The PAO System encodes information into a compact scene using:

  • Person
  • Action
  • Object

This lets one image hold multiple data points without becoming random.

PAO is useful when memorizing larger indexed sets (page numbers, positions, grouped words) because it compresses information while keeping recall vivid.

  1. Build a fixed list of people, actions, and objects.
  2. Assign each item consistently (do not change mappings often).
  3. Combine them into scenes in your memory palace loci.

[Person] doing [Action] with [Object] at a locus.

You can map each slot to a chunk of language data (for example: index cue + pronunciation cue + meaning cue).

Relationship To Chinese Pronunciation Systems

Section titled “Relationship To Chinese Pronunciation Systems”

These Mandarin systems use the same building blocks as PAO, but map them to linguistic structure instead of arbitrary numbers/cards.

  • Classic PAO: Person + Action + Object -> sequence data (digits/cards).
  • Marilyn/Mullen-style: Person (initial) + Place/zone (final + tone) -> linked meaning scene.
  • Lynne Kelly-style: Person (initial) + Action (final) + action direction (tone) -> meaning link.

In practice, Lynne’s adaptation is closest to PAO logic, with meaning acting like the object/scene anchor.

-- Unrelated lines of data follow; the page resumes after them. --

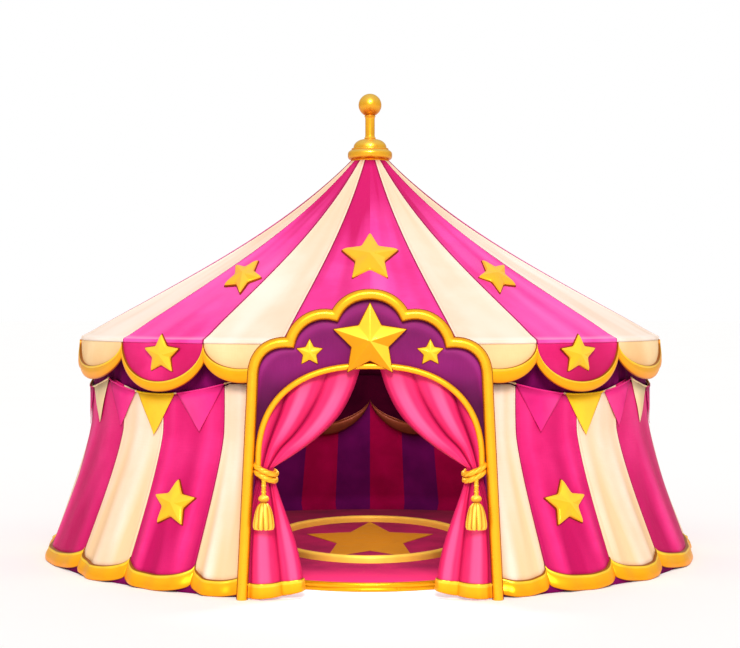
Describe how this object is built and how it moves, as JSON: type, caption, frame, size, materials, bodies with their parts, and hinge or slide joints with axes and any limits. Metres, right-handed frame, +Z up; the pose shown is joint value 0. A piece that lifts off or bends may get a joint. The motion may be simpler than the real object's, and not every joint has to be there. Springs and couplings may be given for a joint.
{
  "type": "circus big top tent",
  "caption": "Round striped circus tent with a scalloped valance, bunting, a flared wall, and a lobed portal with tied-back curtains that opens on a carpeted ring.",
  "frame": {"origin": "on the ground at the tent's axis", "axes": "+Z up, the doorway faces -Y, +X is on the doorway's right as seen from outside"},
  "size_m": [9.4, 9.3995, 6.6956],
  "materials": {
    "finial_gold": "polished gold",
    "gilt_trim": "gold paint, satin",
    "striped_canvas": "pink and cream stripes, satin",
    "maroon_canvas": "dark maroon, matt",
    "purple_panel": "purple paint, satin",
    "pink_satin": "pink satin",
    "gold_rope": "twisted gold cord",
    "bunting_cloth": "cream, pink and yellow cloth",
    "crimson_cloth": "dark crimson",
    "crimson_carpet": "short pile carpet"
  },
  "bodies": {
    "root": {"crown_flange": "finial_gold", "crown_dome": "finial_gold", "finial_post": "finial_gold", "finial_ball": "finial_gold", "roof_front_right": "striped_canvas", "roof_front_left": "striped_canvas", "roof_side_right": "striped_canvas", "roof_side_left": "striped_canvas", "roof_rear": "striped_canvas", "valance_front_right": "striped_canvas", "valance_front_left": "striped_canvas", "valance_rear": "striped_canvas", "wall_front_right": "striped_canvas", "wall_front_left": "striped_canvas", "wall_side_right": "striped_canvas", "wall_side_left": "striped_canvas", "wall_rear": "striped_canvas", "valance_trim_front_right": "gilt_trim", "valance_trim_front_left": "gilt_trim", "valance_trim_rear": "gilt_trim", "wall_hem": "gilt_trim", "portal_frame": "gilt_trim", "portal_arch": "gilt_trim", "header_star_big": "gilt_trim", "header_star_right": "gilt_trim", "header_star_left": "gilt_trim", "roof_star_centre": "gilt_trim", "roof_star_right": "gilt_trim", "roof_star_left": "gilt_trim", "valance_star_right": "gilt_trim", "valance_star_left": "gilt_trim", "wall_star_right": "gilt_trim", "wall_star_left": "gilt_trim", "curtain_hem_right": "gilt_trim", "curtain_hem_left": "gilt_trim", "threshold": "gilt_trim", "ring_curb": "gilt_trim", "floor_star": "gilt_trim", "wall_head_band": "maroon_canvas", "wall_head_centre": "maroon_canvas", "portal_header": "purple_panel", "porch": "purple_panel", "curtain_right": "pink_satin", "curtain_left": "pink_satin", "tieback_right": "gold_rope", "tieback_left": "gold_rope", "bunting": "bunting_cloth", "pelmet": "crimson_cloth", "floor": "crimson_carpet"}
  },
  "joints": []
}
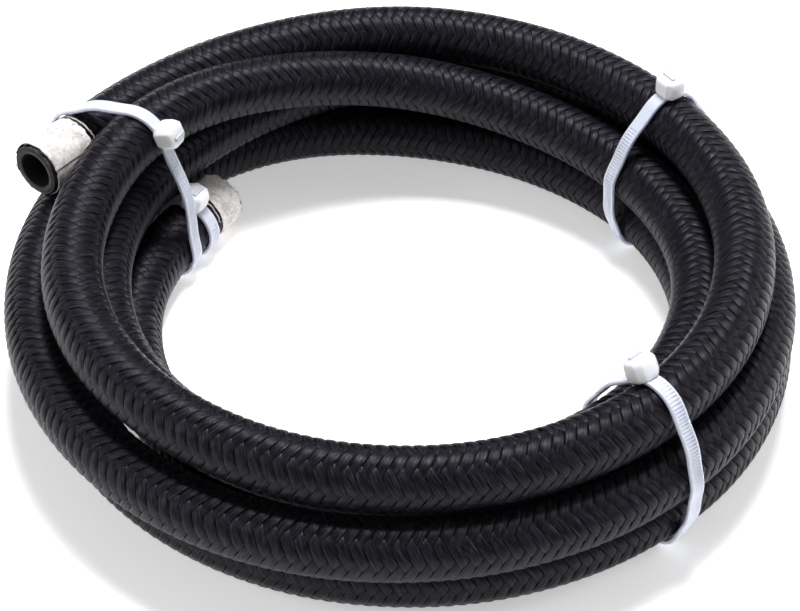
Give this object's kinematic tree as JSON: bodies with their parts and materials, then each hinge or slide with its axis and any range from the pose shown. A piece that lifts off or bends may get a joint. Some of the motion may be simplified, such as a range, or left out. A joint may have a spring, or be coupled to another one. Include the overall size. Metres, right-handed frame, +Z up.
{
  "type": "coiled braided hydraulic hose",
  "caption": "Coil of braided rubber hose with two taped cut open ends, held by moulded nylon cable ties.",
  "frame": {"origin": "middle of the coil's outline on the surface it lies on", "axes": "+Z up along the coil axis, -Y towards the viewer, end 1 opens to -X"},
  "size_m": [0.2285, 0.2348, 0.0607],
  "materials": {
    "liner_rubber": "matt extruded synthetic rubber",
    "tension_braid": "grey polyester yarn braid between liner and cover",
    "nylon_braid": "black nylon multifilament braid, soft sheen",
    "paper_tape": "off-white fibrous paper tape, scuffed",
    "clear_nylon": "natural translucent nylon, moulded"
  },
  "bodies": {
    "hose": {"hose_liner": "liner_rubber", "hose_reinforcement": "tension_braid", "hose_cover_turn_1": "nylon_braid", "hose_cover_turn_2": "nylon_braid", "hose_cover_turn_3": "nylon_braid", "hose_cover_turn_4": "nylon_braid", "hose_cover_turn_5": "nylon_braid", "end_1_liner": "liner_rubber", "end_1_reinforcement": "tension_braid", "end_1_cover": "nylon_braid", "end_2_liner": "liner_rubber", "end_2_reinforcement": "tension_braid", "end_2_cover": "nylon_braid", "end_1_tape": "paper_tape", "end_2_tape": "paper_tape"},
    "tie_a": {"cable_tie_a": "clear_nylon"},
    "tie_b": {"cable_tie_b": "clear_nylon"},
    "tie_c": {"cable_tie_c": "clear_nylon"},
    "tie_d": {"cable_tie_d": "clear_nylon"},
    "pawl_a": {"tie_a_pawl": "clear_nylon"},
    "pawl_b": {"tie_b_pawl": "clear_nylon"},
    "pawl_c": {"tie_c_pawl": "clear_nylon"},
    "pawl_d": {"tie_d_pawl": "clear_nylon"}
  },
  "joints": [
    {"name": "tie_a_slides_round_coil", "type": "hinge", "parent": "hose", "child": "tie_a", "pos_m": [0.0018, -0.0016, 0], "axis": [0, 0, 1], "range_deg": [-0.3, 0.2]},
    {"name": "tie_c_slides_round_coil", "type": "hinge", "parent": "hose", "child": "tie_c", "pos_m": [0.0018, -0.0016, 0], "axis": [0, 0, 1], "range_deg": [-0.7, 0.6]},
    {"name": "tie_d_slides_round_coil", "type": "hinge", "parent": "hose", "child": "tie_d", "pos_m": [0.0018, -0.0016, 0], "axis": [0, 0, 1], "range_deg": [-1.2, 1.2]},
    {"name": "tie_b_slides_on_end_2", "type": "slide", "parent": "hose", "child": "tie_b", "axis": [0.5132, 0.8583, 0], "range_m": [-0.0015, 0.0015]},
    {"name": "tie_a_pawl_release", "type": "hinge", "parent": "tie_a", "child": "pawl_a", "pos_m": [-0.06945, 0.03087, 0.0538], "axis": [-0.4147, -0.91, 0], "range_deg": [0, 8], "stiffness_Nm_per_rad": 0.002},
    {"name": "tie_b_pawl_release", "type": "hinge", "parent": "tie_b", "child": "pawl_b", "pos_m": [-0.06408, 0.04045, 0.0206], "axis": [-0.5132, -0.8583, 0], "range_deg": [0, 8], "stiffness_Nm_per_rad": 0.002},
    {"name": "tie_c_pawl_release", "type": "hinge", "parent": "tie_c", "child": "pawl_c", "pos_m": [0.08133, 0.05104, 0.0549], "axis": [-0.5519, 0.8339, 0], "range_deg": [0, 8], "stiffness_Nm_per_rad": 0.002},
    {"name": "tie_d_pawl_release", "type": "hinge", "parent": "tie_d", "child": "pawl_d", "pos_m": [0.06319, -0.07222, 0.05348], "axis": [0.7547, 0.6561, 0], "range_deg": [0, 8], "stiffness_Nm_per_rad": 0.002}
  ]
}
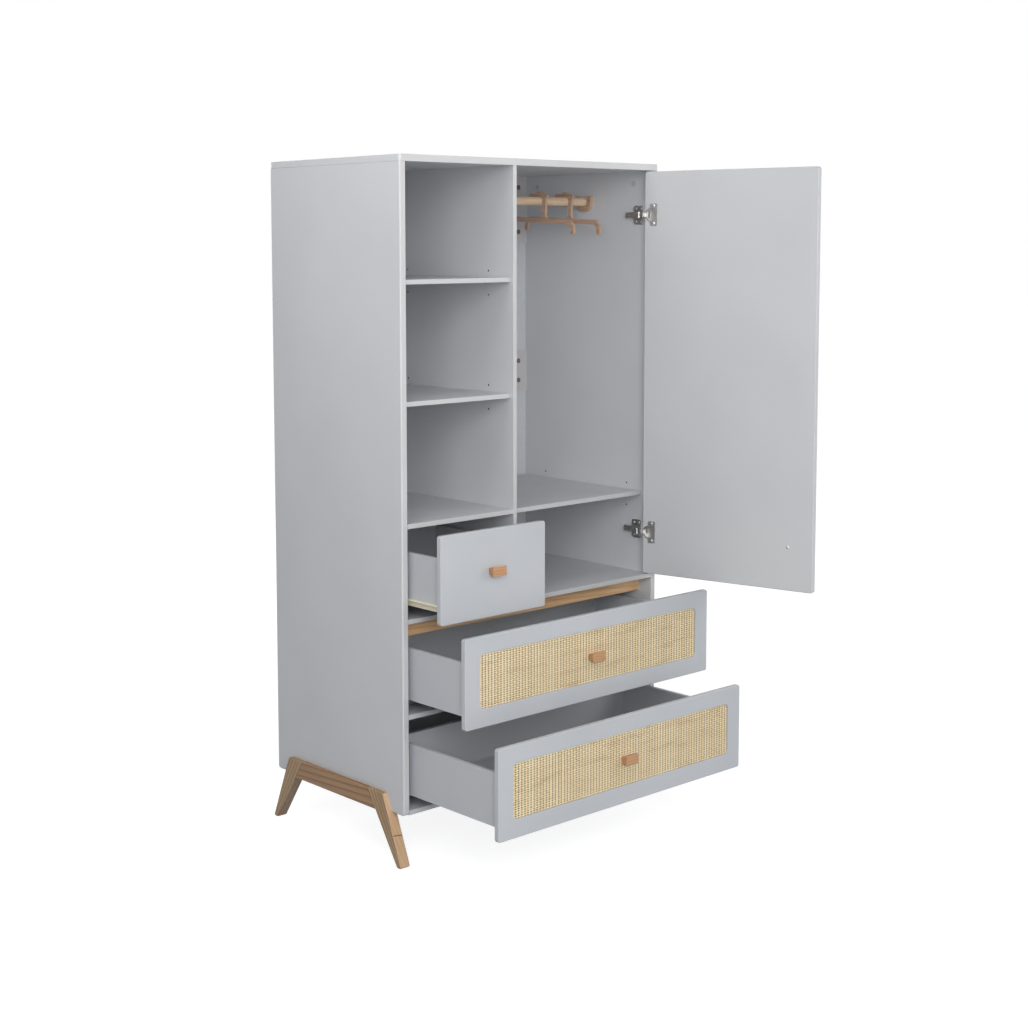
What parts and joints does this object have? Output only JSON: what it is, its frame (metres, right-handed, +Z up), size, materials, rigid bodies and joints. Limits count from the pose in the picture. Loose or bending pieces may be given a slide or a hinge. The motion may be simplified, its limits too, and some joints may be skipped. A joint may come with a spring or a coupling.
{
  "type": "wardrobe",
  "caption": "Free-standing wardrobe on splayed wooden legs with open shelves, a hanging bay behind a door, a small drawer and wide cane-fronted drawers.",
  "frame": {"origin": "on the floor, midway between the four feet, below the centre of the carcass", "axes": "+X to the right along the front, +Y to the back, +Z up; the front faces -Y"},
  "size_m": [1.0562, 1.0504, 1.804],
  "materials": {
    "lacquered_board": "satin lacquer",
    "oak": "satin oil",
    "zinc": "bright zinc",
    "pine": "satin",
    "plywood": "satin",
    "leg_wood": "satin oil",
    "nickel": "satin nickel",
    "cream_steel": "powder coat",
    "knob_wood": "satin oil",
    "nylon": "matte",
    "cane": "matte"
  },
  "bodies": {
    "carcass": {"top_panel": "lacquered_board", "left_side_panel": "lacquered_board", "right_side_panel": "lacquered_board", "centre_divider": "lacquered_board", "middle_floor": "lacquered_board", "small_drawer_ceiling": "lacquered_board", "bottom_panel": "lacquered_board", "cross_rail": "lacquered_board", "front_stretcher": "oak", "rear_rails": "lacquered_board", "back_sheets": "lacquered_board", "cam_locks": "zinc", "left_shelves": "lacquered_board", "right_shelf": "lacquered_board", "shelf_pins": "zinc", "hanging_rod": "pine", "rod_sockets": "plywood", "socket_screws": "zinc", "legs": "leg_wood", "leg_rails": "leg_wood", "hinge_plates": "nickel", "hinge_plate_screws": "zinc", "hinge_arms": "nickel", "hinge_arm_pins": "nickel", "small_cabinet_runners": "cream_steel", "wide_cabinet_runners": "zinc"},
    "hinge_links": {"hinge_links": "nickel"},
    "door": {"door_panel": "lacquered_board", "hinge_cups": "nickel", "hinge_cup_pins": "nickel", "hinge_cup_screws": "zinc", "door_knob": "knob_wood", "door_knob_screw": "zinc"},
    "small_drawer": {"small_drawer_front": "lacquered_board", "small_drawer_walls": "lacquered_board", "small_drawer_bottom": "lacquered_board", "small_drawer_knob": "knob_wood", "small_drawer_knob_screw": "zinc", "small_drawer_runners": "cream_steel"},
    "small_front_rollers": {"small_front_rollers": "nylon"},
    "small_rear_rollers": {"small_rear_rollers": "nylon"},
    "upper_drawer": {"upper_drawer_front": "lacquered_board", "upper_drawer_cane_panel": "cane", "upper_drawer_walls": "lacquered_board", "upper_drawer_bottom": "lacquered_board", "upper_drawer_knob": "knob_wood", "upper_drawer_knob_screw": "zinc", "upper_drawer_runners": "zinc"},
    "upper_middle_runners": {"upper_middle_runners": "zinc"},
    "lower_drawer": {"lower_drawer_front": "lacquered_board", "lower_drawer_cane_panel": "cane", "lower_drawer_walls": "lacquered_board", "lower_drawer_bottom": "lacquered_board", "lower_drawer_knob": "knob_wood", "lower_drawer_knob_screw": "zinc", "lower_drawer_runners": "zinc"},
    "lower_middle_runners": {"lower_middle_runners": "zinc"},
    "first_hanger": {"first_hanger": "plywood"},
    "second_hanger": {"second_hanger": "plywood"}
  },
  "joints": [
    {"name": "hinge_link_swing", "type": "hinge", "parent": "carcass", "child": "hinge_links", "pos_m": [0.4192, -0.249, 0.763], "axis": [0, 0, 1], "range_deg": [-1.5, 31.01]},
    {"name": "door_swing", "type": "hinge", "parent": "hinge_links", "child": "door", "pos_m": [0.43188, -0.2712, 0.763], "axis": [0, 0, 1], "range_deg": [-134.1, 6.3]},
    {"name": "small_drawer_travel", "type": "slide", "parent": "carcass", "child": "small_drawer", "axis": [0, -1, 0], "range_m": [-0.123, 0.177]},
    {"name": "small_front_roller_spin", "type": "hinge", "parent": "carcass", "child": "small_front_rollers", "pos_m": [-0.27, -0.247, 0.6829], "axis": [1, 0, 0], "continuous": true},
    {"name": "small_rear_roller_spin", "type": "hinge", "parent": "small_drawer", "child": "small_rear_rollers", "pos_m": [-0.27, 0.008, 0.6805], "axis": [1, 0, 0], "continuous": true},
    {"name": "upper_drawer_travel", "type": "slide", "parent": "carcass", "child": "upper_drawer", "axis": [0, -1, 0], "range_m": [-0.213, 0.17]},
    {"name": "upper_middle_runner_travel", "type": "slide", "parent": "carcass", "child": "upper_middle_runners", "axis": [0, -1, 0], "range_m": [-0.1065, 0.085]},
    {"name": "lower_drawer_travel", "type": "slide", "parent": "carcass", "child": "lower_drawer", "axis": [0, -1, 0], "range_m": [-0.332, 0.05]},
    {"name": "lower_middle_runner_travel", "type": "slide", "parent": "carcass", "child": "lower_middle_runners", "axis": [0, -1, 0], "range_m": [-0.166, 0.025]},
    {"name": "first_hanger_travel", "type": "slide", "parent": "carcass", "child": "first_hanger", "axis": [1, 0, 0], "range_m": [-0.32, 0.045]},
    {"name": "second_hanger_travel", "type": "slide", "parent": "carcass", "child": "second_hanger", "axis": [1, 0, 0], "range_m": [-0.045, 0.064]}
  ],
  "couplings": [
    {"joint": "hinge_link_swing", "follows": "door_swing", "ratio": -0.23117},
    {"joint": "small_front_roller_spin", "follows": "small_drawer_travel", "rad_per_m": -142.86},
    {"joint": "small_rear_roller_spin", "follows": "small_drawer_travel", "rad_per_m": 142.86},
    {"joint": "upper_middle_runner_travel", "follows": "upper_drawer_travel", "ratio": 0.5},
    {"joint": "lower_middle_runner_travel", "follows": "lower_drawer_travel", "ratio": 0.5}
  ]
}
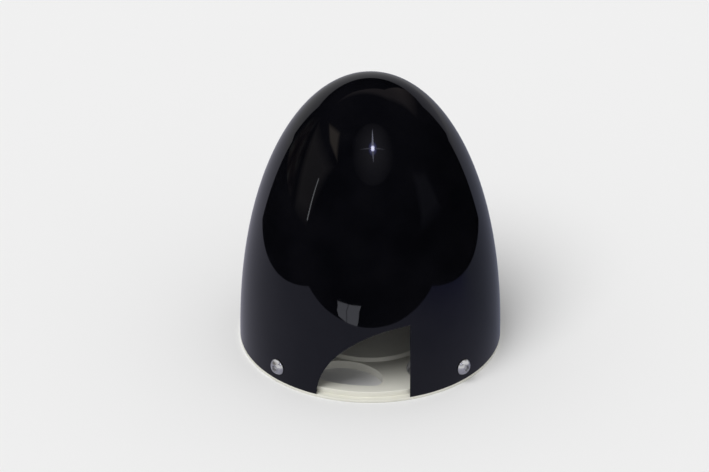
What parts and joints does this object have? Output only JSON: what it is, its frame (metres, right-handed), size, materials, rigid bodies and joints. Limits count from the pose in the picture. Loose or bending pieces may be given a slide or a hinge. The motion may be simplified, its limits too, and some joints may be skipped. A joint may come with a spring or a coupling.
{
  "type": "propeller spinner",
  "caption": "Hollow pointed dome with blade cut-outs, seated on a vented round backplate with a shaft bore and held by radial button-head screws; streamlines a propeller hub.",
  "frame": {"origin": "centre of the backplate's underside, on the shaft's axis", "axes": "+Z along the shaft towards the nose, -Y towards the front blade cut-out, +X to its right"},
  "size_m": [0.0888, 0.0888, 0.0998],
  "materials": {
    "dome_plastic": "high gloss, near-black",
    "backplate_plastic": "satin, pale ivory",
    "screw_steel": "turned steel, lightly polished"
  },
  "bodies": {
    "root": {"spinner_dome": "dome_plastic", "backplate": "backplate_plastic", "screw_front_right": "screw_steel", "screw_rear_right": "screw_steel", "screw_rear_left": "screw_steel", "screw_front_left": "screw_steel"}
  },
  "joints": []
}
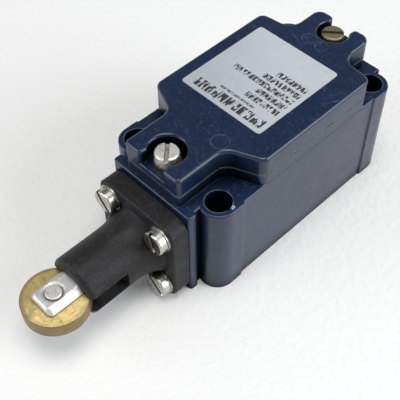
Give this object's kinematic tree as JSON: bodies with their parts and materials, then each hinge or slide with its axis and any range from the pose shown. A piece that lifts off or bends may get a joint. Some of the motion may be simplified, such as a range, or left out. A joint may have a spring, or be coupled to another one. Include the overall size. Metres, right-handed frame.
{
  "type": "roller plunger limit switch",
  "caption": "Metal-cased limit switch with a spring-returned roller plunger, screwed cover, corner mounting holes and a rear cable entry.",
  "frame": {"origin": "middle of the four mounting holes, on the flat back of the housing", "axes": "+Z out of the cover, -Y along the plunger towards the roller, +X to the right seen from the roller's end with the cover up"},
  "size_m": [0.0404, 0.1175, 0.0408],
  "materials": {
    "navy_paint": "glossy navy enamel over a die-cast surface, worn at the edges",
    "gasket_rubber": "matt yellowish cork rubber",
    "label_film": "silver-white printed film",
    "nickel_steel": "bright nickel plate with fine turning marks",
    "zinc_steel": "dull yellow-grey zinc plate",
    "red_fibre": "reddish-brown vulcanised fibre",
    "black_plastic": "satin black moulding, scuffed",
    "roller_brass": "worn brass with brown patina",
    "bright_steel": "ground bright steel",
    "spring_steel": "oiled spring wire",
    "bush_bronze": "plain turned bronze",
    "seal_rubber": "black nitrile rubber",
    "block_moulding": "dark thermoset moulding",
    "carrier_plastic": "natural white nylon",
    "contact_brass": "stamped brass",
    "contact_silver": "silver contact alloy"
  },
  "bodies": {
    "switch_body": {"housing": "navy_paint", "cover": "navy_paint", "cover_gasket": "gasket_rubber", "rating_label": "label_film", "cover_screws": "zinc_steel", "cover_screw_seals": "red_fibre", "head_gasket": "seal_rubber", "head_body": "black_plastic", "head_screws": "nickel_steel", "head_screw_washers": "nickel_steel", "guide_bush": "bush_bronze", "plunger_seal": "seal_rubber", "stop_washer": "spring_steel", "spring_seat": "spring_steel", "return_spring": "spring_steel", "contact_block_base": "block_moulding", "contact_block_top": "block_moulding", "block_rivets": "contact_brass", "block_screws": "zinc_steel", "carrier_spring": "spring_steel", "fixed_contacts": "contact_brass", "fixed_contact_tips": "contact_silver", "terminal_clamps": "zinc_steel", "terminal_screws": "zinc_steel", "earth_clamp": "zinc_steel", "earth_screw": "zinc_steel"},
    "plunger": {"plunger": "bright_steel", "roller_pin": "bright_steel"},
    "roller": {"roller": "roller_brass"},
    "contact_carrier": {"contact_carrier": "carrier_plastic", "contact_bridges": "contact_brass", "bridge_tips": "contact_silver", "bridge_springs": "spring_steel"}
  },
  "joints": [
    {"name": "plunger_slide", "type": "slide", "parent": "switch_body", "child": "plunger", "axis": [0, 1, 0], "range_m": [0, 0.005], "stiffness_N_per_m": 900, "springref_m": -0.008, "deforming": ["return_spring"]},
    {"name": "roller_spin", "type": "hinge", "parent": "plunger", "child": "roller", "pos_m": [0, -0.072, 0.015], "axis": [0, 0, 1], "continuous": true},
    {"name": "carrier_slide", "type": "slide", "parent": "switch_body", "child": "contact_carrier", "axis": [0, 1, 0], "range_m": [0, 0.005], "stiffness_N_per_m": 200, "springref_m": -0.003, "deforming": ["carrier_spring"]}
  ],
  "couplings": [
    {"joint": "carrier_slide", "follows": "plunger_slide", "ratio": 1}
  ]
}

All of these are combinatorial encoding systems:

  • combine a small fixed set of elements
  • generate many distinct encodings on demand
  • avoid needing one unique image per full item

The main difference is the target data:

  • PAO -> arbitrary sequences
  • Chinese variants -> structured syllable data (initial + final + tone) plus meaning
  • keep mappings stable
  • prefer concrete and visual actions
  • review weak scenes quickly and replace vague imagery

PAO is an optional compression layer that should only be used if it improves recall speed and retention.